Collected data entries
start
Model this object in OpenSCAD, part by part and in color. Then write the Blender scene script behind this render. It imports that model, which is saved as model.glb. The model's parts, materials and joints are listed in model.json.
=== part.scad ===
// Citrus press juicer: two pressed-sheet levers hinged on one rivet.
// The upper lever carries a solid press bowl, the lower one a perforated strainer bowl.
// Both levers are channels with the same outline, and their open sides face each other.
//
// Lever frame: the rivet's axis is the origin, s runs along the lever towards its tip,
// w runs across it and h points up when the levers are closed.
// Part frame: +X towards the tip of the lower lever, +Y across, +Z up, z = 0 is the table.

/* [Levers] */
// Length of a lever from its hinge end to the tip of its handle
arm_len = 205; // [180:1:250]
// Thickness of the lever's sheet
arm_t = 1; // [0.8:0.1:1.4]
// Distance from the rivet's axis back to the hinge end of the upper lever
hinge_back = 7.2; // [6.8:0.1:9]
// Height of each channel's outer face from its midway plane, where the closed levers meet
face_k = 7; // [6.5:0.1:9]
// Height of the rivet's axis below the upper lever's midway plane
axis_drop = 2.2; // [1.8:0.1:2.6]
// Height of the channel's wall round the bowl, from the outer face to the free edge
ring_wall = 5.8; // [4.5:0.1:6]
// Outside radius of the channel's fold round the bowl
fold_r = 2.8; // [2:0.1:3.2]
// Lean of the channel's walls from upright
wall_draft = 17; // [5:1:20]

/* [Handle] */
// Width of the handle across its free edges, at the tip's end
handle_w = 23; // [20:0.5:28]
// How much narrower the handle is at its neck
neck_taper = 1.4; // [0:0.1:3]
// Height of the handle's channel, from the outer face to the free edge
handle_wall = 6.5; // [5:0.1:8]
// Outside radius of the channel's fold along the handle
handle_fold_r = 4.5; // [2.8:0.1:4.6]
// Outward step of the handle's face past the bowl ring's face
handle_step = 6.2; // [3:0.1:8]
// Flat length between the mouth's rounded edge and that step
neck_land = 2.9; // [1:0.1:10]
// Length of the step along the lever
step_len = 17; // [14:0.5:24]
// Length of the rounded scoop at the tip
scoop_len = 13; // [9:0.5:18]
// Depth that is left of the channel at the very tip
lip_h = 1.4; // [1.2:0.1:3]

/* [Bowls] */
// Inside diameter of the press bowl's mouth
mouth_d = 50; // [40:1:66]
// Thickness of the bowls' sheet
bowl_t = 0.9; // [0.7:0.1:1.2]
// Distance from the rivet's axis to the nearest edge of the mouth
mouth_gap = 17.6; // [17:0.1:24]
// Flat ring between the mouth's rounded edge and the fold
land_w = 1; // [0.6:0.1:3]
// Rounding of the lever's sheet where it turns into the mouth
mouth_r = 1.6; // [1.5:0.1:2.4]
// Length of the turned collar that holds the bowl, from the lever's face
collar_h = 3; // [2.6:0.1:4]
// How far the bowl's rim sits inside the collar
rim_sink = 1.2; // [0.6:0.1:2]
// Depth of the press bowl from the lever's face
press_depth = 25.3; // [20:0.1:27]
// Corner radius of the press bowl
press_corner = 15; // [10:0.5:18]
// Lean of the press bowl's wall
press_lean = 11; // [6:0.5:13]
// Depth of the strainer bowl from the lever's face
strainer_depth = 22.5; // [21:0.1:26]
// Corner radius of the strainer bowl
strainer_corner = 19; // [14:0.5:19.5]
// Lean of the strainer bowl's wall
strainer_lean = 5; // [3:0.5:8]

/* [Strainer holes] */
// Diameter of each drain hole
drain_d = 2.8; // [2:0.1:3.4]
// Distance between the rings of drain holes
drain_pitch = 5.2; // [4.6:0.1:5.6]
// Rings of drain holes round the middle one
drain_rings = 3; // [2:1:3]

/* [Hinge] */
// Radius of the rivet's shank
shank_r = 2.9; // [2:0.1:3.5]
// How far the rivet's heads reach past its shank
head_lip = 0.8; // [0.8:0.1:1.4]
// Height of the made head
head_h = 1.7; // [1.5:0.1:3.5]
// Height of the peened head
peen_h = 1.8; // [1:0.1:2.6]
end
start
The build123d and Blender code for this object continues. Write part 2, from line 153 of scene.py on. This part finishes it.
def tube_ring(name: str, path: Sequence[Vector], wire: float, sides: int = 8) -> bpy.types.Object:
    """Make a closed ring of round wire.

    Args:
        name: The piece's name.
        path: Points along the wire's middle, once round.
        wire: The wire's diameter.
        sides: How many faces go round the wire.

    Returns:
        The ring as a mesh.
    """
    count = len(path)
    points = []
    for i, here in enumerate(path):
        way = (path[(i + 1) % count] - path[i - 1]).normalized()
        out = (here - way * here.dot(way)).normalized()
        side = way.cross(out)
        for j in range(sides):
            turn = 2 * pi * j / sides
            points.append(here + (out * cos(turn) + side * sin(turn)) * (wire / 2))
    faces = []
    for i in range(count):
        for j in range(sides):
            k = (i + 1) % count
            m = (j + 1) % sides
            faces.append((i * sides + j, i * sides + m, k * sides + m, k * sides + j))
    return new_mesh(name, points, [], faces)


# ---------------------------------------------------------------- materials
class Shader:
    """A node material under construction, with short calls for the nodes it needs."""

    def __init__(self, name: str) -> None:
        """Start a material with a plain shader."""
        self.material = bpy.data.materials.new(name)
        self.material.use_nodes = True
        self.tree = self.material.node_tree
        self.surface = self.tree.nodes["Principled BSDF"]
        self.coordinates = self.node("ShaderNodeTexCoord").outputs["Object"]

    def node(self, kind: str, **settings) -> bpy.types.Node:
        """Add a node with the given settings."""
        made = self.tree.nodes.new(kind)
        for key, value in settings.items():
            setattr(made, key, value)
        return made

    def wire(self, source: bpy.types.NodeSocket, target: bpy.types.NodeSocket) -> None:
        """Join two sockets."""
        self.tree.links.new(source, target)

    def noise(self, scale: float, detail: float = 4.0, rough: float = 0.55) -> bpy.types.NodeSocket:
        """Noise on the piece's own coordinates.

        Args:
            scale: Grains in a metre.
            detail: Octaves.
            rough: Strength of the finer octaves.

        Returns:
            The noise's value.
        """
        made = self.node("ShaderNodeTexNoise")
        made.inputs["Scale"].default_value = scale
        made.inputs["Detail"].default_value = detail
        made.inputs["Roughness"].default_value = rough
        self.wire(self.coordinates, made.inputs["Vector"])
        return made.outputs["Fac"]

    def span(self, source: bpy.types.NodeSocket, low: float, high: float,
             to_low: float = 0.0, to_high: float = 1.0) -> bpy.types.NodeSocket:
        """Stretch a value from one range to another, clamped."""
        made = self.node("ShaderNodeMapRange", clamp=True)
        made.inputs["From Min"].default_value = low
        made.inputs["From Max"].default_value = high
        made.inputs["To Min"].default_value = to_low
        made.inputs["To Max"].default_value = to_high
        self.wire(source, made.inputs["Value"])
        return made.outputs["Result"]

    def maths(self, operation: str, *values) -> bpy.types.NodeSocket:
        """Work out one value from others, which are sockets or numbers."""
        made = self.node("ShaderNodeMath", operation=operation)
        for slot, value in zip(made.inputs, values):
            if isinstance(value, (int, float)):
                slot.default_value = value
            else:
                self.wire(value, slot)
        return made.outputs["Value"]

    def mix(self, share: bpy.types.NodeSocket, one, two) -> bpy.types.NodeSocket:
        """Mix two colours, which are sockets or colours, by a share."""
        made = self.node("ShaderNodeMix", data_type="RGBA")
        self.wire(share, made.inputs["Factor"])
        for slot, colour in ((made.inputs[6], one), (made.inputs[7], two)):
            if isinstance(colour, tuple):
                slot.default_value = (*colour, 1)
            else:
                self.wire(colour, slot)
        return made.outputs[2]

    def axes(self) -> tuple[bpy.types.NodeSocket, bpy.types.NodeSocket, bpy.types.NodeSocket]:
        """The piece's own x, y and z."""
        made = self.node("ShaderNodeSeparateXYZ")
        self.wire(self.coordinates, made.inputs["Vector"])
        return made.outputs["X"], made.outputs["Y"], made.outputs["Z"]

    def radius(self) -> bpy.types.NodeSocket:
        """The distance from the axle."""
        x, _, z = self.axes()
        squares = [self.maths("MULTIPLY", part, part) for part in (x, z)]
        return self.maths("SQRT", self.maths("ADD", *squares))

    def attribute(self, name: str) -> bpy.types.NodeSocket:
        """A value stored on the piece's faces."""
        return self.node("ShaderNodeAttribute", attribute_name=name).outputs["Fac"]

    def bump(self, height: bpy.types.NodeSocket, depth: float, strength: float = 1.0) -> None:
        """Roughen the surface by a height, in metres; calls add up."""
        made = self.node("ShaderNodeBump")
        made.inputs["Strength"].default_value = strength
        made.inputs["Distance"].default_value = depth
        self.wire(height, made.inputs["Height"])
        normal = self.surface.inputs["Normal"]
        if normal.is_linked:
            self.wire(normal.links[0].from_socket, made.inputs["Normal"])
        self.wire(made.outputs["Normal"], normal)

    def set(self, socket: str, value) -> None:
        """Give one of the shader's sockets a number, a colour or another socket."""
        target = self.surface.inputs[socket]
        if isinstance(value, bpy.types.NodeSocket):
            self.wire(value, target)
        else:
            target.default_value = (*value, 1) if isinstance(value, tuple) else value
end
> _EXERCISE OBJECTIVE_: From the records above, give again exactly the lines running from the line with "The build123d and" to the line with "sides: How many", inclusive.

> _EXERCISE OUTPUT_:
The build123d and Blender code for this object continues. Write part 2, from line 153 of scene.py on. This part finishes it.
def tube_ring(name: str, path: Sequence[Vector], wire: float, sides: int = 8) -> bpy.types.Object:
    """Make a closed ring of round wire.

    Args:
        name: The piece's name.
        path: Points along the wire's middle, once round.
        wire: The wire's diameter.
        sides: How many faces go round the wire.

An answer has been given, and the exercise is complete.